Jenny That caregiver paper ended on a practical clinic move, ask what steadies the person. This next one stays at the bedside, but shifts to patients making cancer treatment choices. It is called Faith in the balance: Examining religious and spiritual influences on cancer treatment decisions, from J. Dickerson, Dagmawi Lulseged, Margie Dixon, and R. D. Pentz in Journal of Clinical Oncology in twenty twenty-six.
Jenny The headline is not, faith keeps colliding with medicine. In interviews with forty-eight cancer patients and thirteen oncology providers, seventy-seven percent of patients identified as religious or spiritual, and sixty-seven percent said those beliefs influenced medical decision-making. But only one patient reported an actual conflict with medical recommendations.
Davis What does it change if beliefs influence decisions quietly rather than showing up as open disagreement? And how did the authors know that, beyond people checking a box?
Jenny They used one-on-one semi-structured interviews, which means the researchers had a guide but let people answer in their own words. Patients were asked about accepting or declining treatments, divine intervention, miracles, and trust in medical research, and oncologists were asked what they do when belief conflicts with a treatment plan. The limit is real: forty-eight patients is a small qualitative sample, so this gives texture and examples, not a population-wide rate.

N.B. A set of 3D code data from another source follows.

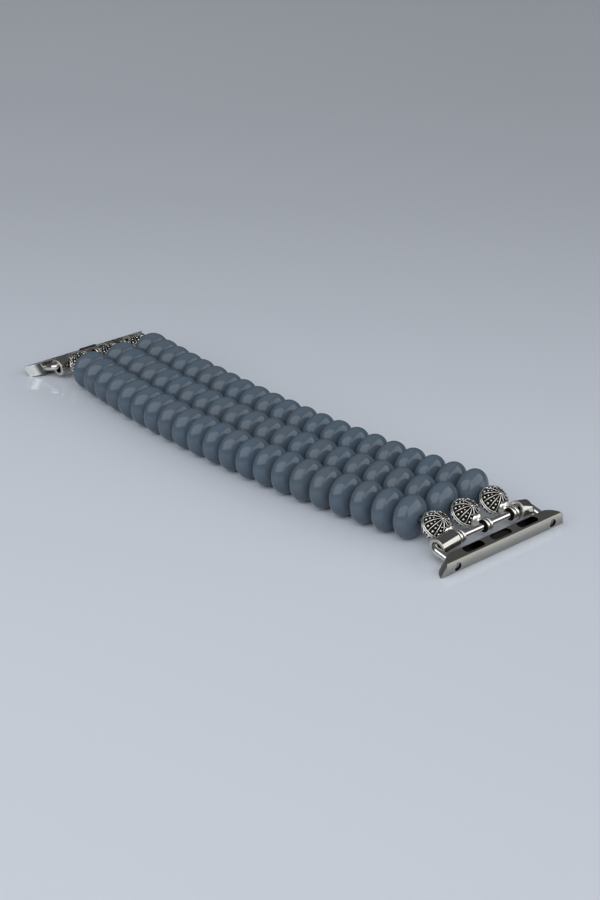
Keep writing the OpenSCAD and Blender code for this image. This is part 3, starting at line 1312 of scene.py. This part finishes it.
@dataclass(frozen=True)
class Lamp:
    """A rectangular softbox that looks at the band.

    Bearing and height are its direction from the band in degrees, the bearing counted from +X.
    """

    name: str
    bearing: float
    height: float
    distance: float
    size: tuple[float, float]
    radiance: float
    colour: Colour = (0.95, 0.98, 1.0)

    def place(self) -> Vector:
        """Returns the softbox's centre."""
        height, bearing = math.radians(self.height), math.radians(self.bearing)
        flat = self.distance * math.cos(height)
        return Vector((
            flat * math.cos(bearing), flat * math.sin(bearing), self.distance * math.sin(height)
        ))

    def build(self) -> Piece:
        """Makes the lamp.

        Returns:
            The lamp's object.
        """
        data = bpy.data.lights.new(self.name, "AREA")
        data.shape = "RECTANGLE"
        data.size, data.size_y = self.size
        data.energy = self.radiance * math.pi * self.size[0] * self.size[1]
        data.color = self.colour
        lamp = show(self.name, data)
        lamp.location = self.place()
        lamp.rotation_mode = "QUATERNION"
        lamp.rotation_quaternion = (-self.place()).to_track_quat("-Z", "Y")
        return lamp


@dataclass
class Studio:
    """The table, the softboxes, the dim room round them and the camera.

    Horizon and room are the colours that mirrors see at eye level and overhead, and overhead is
    the height on the unit sphere from which on the room colour is full. Fill is the colour that
    lights matt surfaces.
    """

    finishes: Finishes
    table_half: float = 3.0
    camera_place: tuple[float, float, float] = (0.244005, -0.232387, 0.139679)
    camera_pitch: float = 22.68
    camera_turn: float = 45.57
    lens: float = 83.56
    sensor: float = 36.0
    clip: Span = (0.01, 20.0)
    horizon: Colour = (0.05, 0.052, 0.056)
    room: Colour = (0.125, 0.128, 0.134)
    overhead: float = 0.6
    fill: Colour = (0.32, 0.325, 0.335)
    lamps: tuple[Lamp, ...] = (
        Lamp("left_softbox", -65.0, 40.0, 0.9, (1.76, 0.9), 1.75),
        Lamp("right_softbox", 31.0, 19.0, 0.9, (1.24, 0.56), 1.6),
    )

    def table(self) -> None:
        """Lays the table top."""
        mesh = bpy.data.meshes.new("table")
        h = self.table_half
        mesh.from_pydata([(-h, -h, 0), (h, -h, 0), (h, h, 0), (-h, h, 0)], [], [(0, 1, 2, 3)])
        mesh.materials.append(self.finishes.table)
        table = show("table", mesh)
        table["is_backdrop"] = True

    def surroundings(self) -> None:
        """Sets the room's light, brighter overhead than at the sides, with an even fill."""
        world = bpy.data.worlds.new("room")
        bpy.context.scene.world = world
        world.use_nodes = True
        n = NodeTree(world.node_tree)
        coords = n.add("ShaderNodeTexCoord")
        split = n.add("ShaderNodeSeparateXYZ", {"Vector": coords.outputs["Generated"]})
        height = n.ramp(split.outputs["Z"], 0.0, 1.0, (0.0, self.overhead))
        room = n.mix(height, self.horizon, self.room)
        path = n.add("ShaderNodeLightPath")
        background = n.tree.nodes["Background"]
        n.put(background.inputs["Color"], n.mix(path.outputs["Is Diffuse Ray"], room, self.fill))
        n.put(background.inputs["Strength"], 1.0)

    def camera(self) -> None:
        """Puts the camera where the photograph was taken from."""
        data = bpy.data.cameras.new("camera")
        data.lens = self.lens
        data.sensor_width = self.sensor
        data.clip_start, data.clip_end = self.clip
        camera = show("camera", data)
        camera.location = self.camera_place
        pitch, turn = math.radians(90.0 - self.camera_pitch), math.radians(self.camera_turn)
        camera.rotation_euler = (pitch, 0.0, turn)
        bpy.context.scene.camera = camera

    def build(self) -> None:
        """Makes the whole set."""
        self.table()
        self.surroundings()
        for lamp in self.lamps:
            lamp.build()
        self.camera()
        bpy.context.scene.view_settings.view_transform = "Standard"


def write_sizes() -> None:
    """Works out the CAD box and the visual model's box as plain lists; nothing is written."""
    boxes = {"cad": CAD_BOX, "visual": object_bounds()}
    {key: [list(corner) for corner in box] for key, box in boxes.items()}


def main() -> None:
    """Builds the scene, one sub-assembly after another."""
    logging.basicConfig(level=logging.INFO, format="%(message)s")
    finishes = Finishes()
    pieces = StoneRows(PLAN, finishes).build()
    pieces += CordRuns(PLAN, finishes).build()
    cast = CastEndBead(PLAN, finishes)
    pieces += [cast.build(side, strand) for side in Side for strand in Strand]
    pieces += Sleeves(PLAN, finishes).build()
    pieces += LockSprings(finishes).build()
    Hardware(finishes).dress()
    LOG.info("%d pieces, %d faces", len(pieces), sum(len(p.data.polygons) for p in pieces))
    Studio(finishes).build()
    write_sizes()


if __name__ == "__main__":
    main()
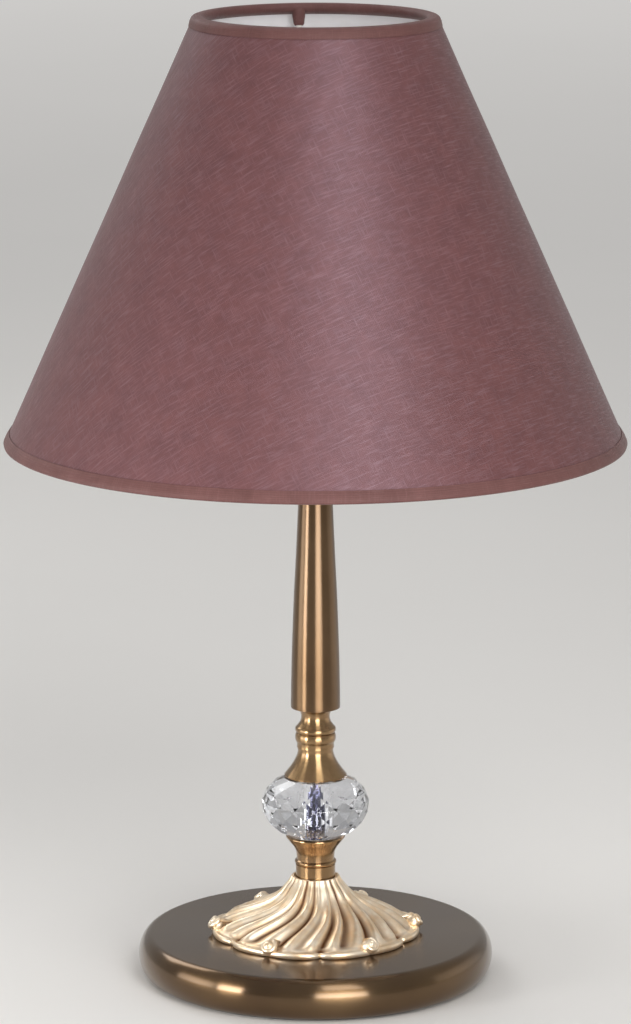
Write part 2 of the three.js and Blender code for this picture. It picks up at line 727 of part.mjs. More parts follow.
makeBaseFloor();
makeBaseShell();
makeCableBushing();
makeBaseWeight();
makeRod();
makeRosette();
makeCollar();
makeCrystal();
makeBellAndNeck();
makeStem();
makeLampholder();
makeShadeRing("shade_ring_lower", lowerRingBottom);
makeShadeRing("shade_ring_upper", upperRingBottom);
makeBulb();
makeShadeCover();
makeTrims();
makeShadeFrame();

export default lamp;
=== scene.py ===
from math import atan2, copysign, cos, degrees, dist, exp, hypot, pi, radians, sin, sqrt, tan

import bpy
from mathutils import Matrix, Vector, noise


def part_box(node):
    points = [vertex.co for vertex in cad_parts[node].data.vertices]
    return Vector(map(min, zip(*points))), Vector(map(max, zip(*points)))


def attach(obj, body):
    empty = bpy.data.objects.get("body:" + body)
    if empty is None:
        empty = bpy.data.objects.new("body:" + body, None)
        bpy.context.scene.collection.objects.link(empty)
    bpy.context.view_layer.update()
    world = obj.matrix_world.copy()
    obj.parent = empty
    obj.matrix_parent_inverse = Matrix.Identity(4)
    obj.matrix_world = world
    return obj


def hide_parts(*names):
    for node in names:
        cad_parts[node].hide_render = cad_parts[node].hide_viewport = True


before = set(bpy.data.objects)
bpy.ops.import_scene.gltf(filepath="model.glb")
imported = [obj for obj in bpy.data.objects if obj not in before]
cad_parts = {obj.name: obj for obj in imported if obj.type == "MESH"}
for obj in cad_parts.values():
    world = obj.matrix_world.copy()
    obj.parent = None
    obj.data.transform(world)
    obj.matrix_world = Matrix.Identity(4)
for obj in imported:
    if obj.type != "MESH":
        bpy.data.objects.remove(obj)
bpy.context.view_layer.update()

mm = 0.001
# radius in mm of the hole through everything that the threaded rod holds together
rodHole = 5.4
print("frame loaded,", len(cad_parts), "nodes")


# Working helpers

def clearSelection():
    active = bpy.context.view_layer.objects.active
    if active is not None and active.mode != "OBJECT":
        bpy.ops.object.mode_set(mode="OBJECT")
    bpy.ops.object.select_all(action="DESELECT")


def workOn(piece, *others):
    clearSelection()
    for other in others:
        other.select_set(True)
    piece.select_set(True)
    bpy.context.view_layer.objects.active = piece


def nameNewest(name):
    piece = bpy.context.object
    piece.name = name
    piece.data.name = name
    return piece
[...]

Davis So the clinical takeaway is pretty gentle, but important. Make room for belief before there is a standoff, because in this Spirituality at the bedside thread, faith may be shaping what feels possible, scary, or hopeful, even when only one person is openly saying no to the recommended care.

Paper 3 Spiritual employee engagement and work–life balance as predictors of turnover intentions in the agrochemical sector

Davis That forty-eight-patient interview study gave us texture, and now we get a bigger workplace sample: Spiritual employee engagement and work-life balance as predictors of turnover intentions in the agrochemical sector, with three hundred forty-five millennial field staff in Java, Indonesia.
Davis The plain finding is that better work-life balance was linked to lower plans to quit, and spiritual employee engagement helped explain that link. By spiritual employee engagement, they mean employees feeling meaning, values, and inner commitment at work, with spiritual humility showing up as a key marker.
Jenny Are they measuring spirituality as a real inner resource, though, or more like workplace culture with a spiritual vocabulary that might work in Java but not travel well to another industry or country?
Davis They tested the relationships with structural equation modelling, which is a way to estimate how several measured factors connect at once, and they ran it in SmartPLS four point oh on survey data gathered through proportionate stratified random sampling. That gives the analysis more weight than a loose office poll, but the limit is sharp: one sector, one age group, and one Indonesian context.
Jenny So the takeaway isn't, put a quote about purpose on the break-room wall and call it retention. In this Settings shape wellbeing thread, the workplace itself has to make balance possible, and then meaning and humility might become resources instead of another demand employees have to perform.